Given the current inflationary pressure, a double-digit volume growth for Berger Paints in the first quarter this fiscal is “fairly good”, says its managing director & chief executive officer Abhijit Roy. In an interview with Mithun Dasgupta, Roy says the company’s proposed greenfield plant in South for water-based decorative paint will either be in Maharashtra or in Gujarat, and the investment for this project could be around Rs 800 crore. Excerpts:
Berger Paints’ consolidated revenue for the first quarter this fiscal grew 9.8% year-on-year. What were the factors that contributed to it?
The primary reason for this growth was distribution network expansion. Demand was also reasonably good in April and part of May, though after that it slowed a little bit. Therefore, overall there were demands and we were also expanding a little bit on the network side. So, it enabled us to grow at around 10% level. In this quarter, volume growth was approximately around 14% for decorative segment and overall it was around 12.7%. Given the current situation, the double-digit volume growth is fairly good. Growth has to come via volume and value — both are relevant factors. But growth cannot come just like that when inflation is high or people are little bit hesitant to spend as of now. Overall, other FMCG categories are growing at a much slower pace, comparatively we have done much better.
As inflationary pressures are there, how do you compare urban-rural demand trends for the paint industry and the company?
Now, demands in urban and rural areas are more or less similar in nature. Urban demand was going faster and that of rural was slightly slower. But, as of now more or less similar in nature. There is no great difference between the urban and rural demand rates.
Is the demand expected to pick up for both urban and rural going forward in this financial year?
The rains have been reasonably good so far. A good monsoon should be good for the rural demand. Urban is not so impacted by monsoon as such. It is normal demand growth which happens with the economy. When economy grows, urban demands tend to grow. Over 6% economic growth should be good for the urban demands. Diwali comes late this year. It will help us. Whenever there is a late Diwali, we have more number of days to sell paints and the season tends to do better.
Moreover, in protective coatings and general industrial categories, we are the leader in India. And in these two categories, a lot of spending is being done by the government and private sector. Protective coating is basically for the infrastructure segment, and there is a significant amount of spending being made by the government on infrastructure and infrastructure development. Therefore, that growth opportunities exist for us. Similarly, waterproofing and construction chemicals segments are overall growing.
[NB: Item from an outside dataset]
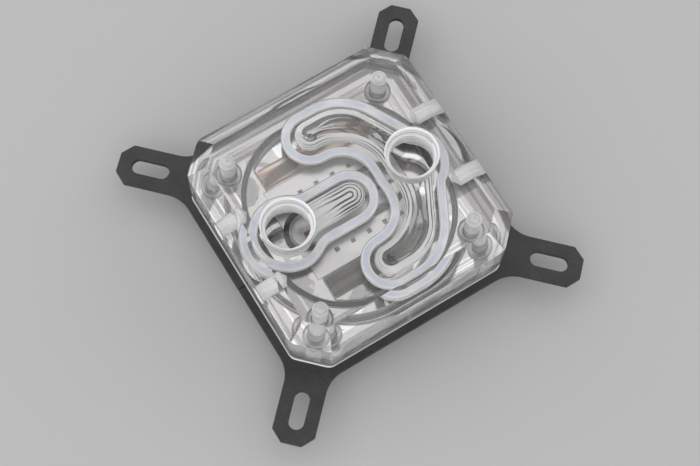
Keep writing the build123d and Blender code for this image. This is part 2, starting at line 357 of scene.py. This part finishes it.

What are the company’s capacity expansion plans growing forward?
For greenfield expansion, two new plants we have more or less firmed up — one is in Panagarh in West Bengal (for construction chemicals, industrial and solvent-based decorative paints) and the other is in Odisha (for decorative and industrial paints).
The third greenfield plant for primarily water-based decorative paint will either be in Maharashtra or in Gujarat. In another six months time we should be able to firm up the location. Our capital expenditure for this plant in South could be approximately Rs 800 crore. But, it may become higher. There will also be brownfield expansions across some of our factories in West Bengal (Rishra), Andhra Pradesh, Gujarat, Goa and Puducherry.
Some of these expansions will be in decorative segment and others will be in industrial segment, depending on our requirements. The company is planning to invest around Rs 2,700 crore in the next five-six years for both brownfield and greenfield capacity expansions.
The company’s consolidated revenue crossed Rs 10,000 crore in the last financial year. What is the revenue target going forward?
We want to double our revenue from the current level. We are looking forward to Rs 20,000 crore revenue by FY29.